Loki fully lives in a David-like world that’s as emotionally complex and absurdly tragic as our own. When Loki teams up with a supposedly even more ruthless variant of himself, Sylvie (Sophia Di Martino), their banter is flirtatious and fun, a delightful mixture of self-love and self-loathing. After they con their way onto a luxury train that is set to escape a doomed world, they trade intimate details of their own lives, which are similar yet vastly different. This isn’t an exposition dump before the next fight scene. It’s an affecting character moment that works because it’s grounded in playful humor. Their relationship builds like a screwball comedy: In “Journey Into Mystery,” the unlikely couple face the unknown while cuddling under a blanket Loki has conjured up. You can’t help but swoon.
David was the first to seriously approach the Hulk as not a problem for Banner to “cure” but a dark side of himself to understand, perhaps even embrace. Loki is such a delightful surprise because it offers a story richer and more satisfying than whether Loki can defeat his “(more) evil twin.” As we head into the finale on July 14, the big question is whether Loki can change sufficiently to love what is essentially a version of himself, and can Sylvie, who knows Loki better than anyone, trust that he won’t betray her like he has everyone else?

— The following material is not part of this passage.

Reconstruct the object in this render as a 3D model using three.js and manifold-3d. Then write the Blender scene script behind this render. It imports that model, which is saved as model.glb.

Superhero stories are at their best a form of magical realism, and Loki beautifully balances the mundane and the fantastic. The result is enchanting. “Journey Into Mystery” opens with Loki meeting more variants of himself, including an alligator wearing his trademark horns. The penultimate episode ends with a reunited Sylvie and Loki, holding hands and resolved to confront the Time-Keepers together. The charming quirkiness and compelling drama feels like a Peter David moment from the comics given glorious purpose on the screen.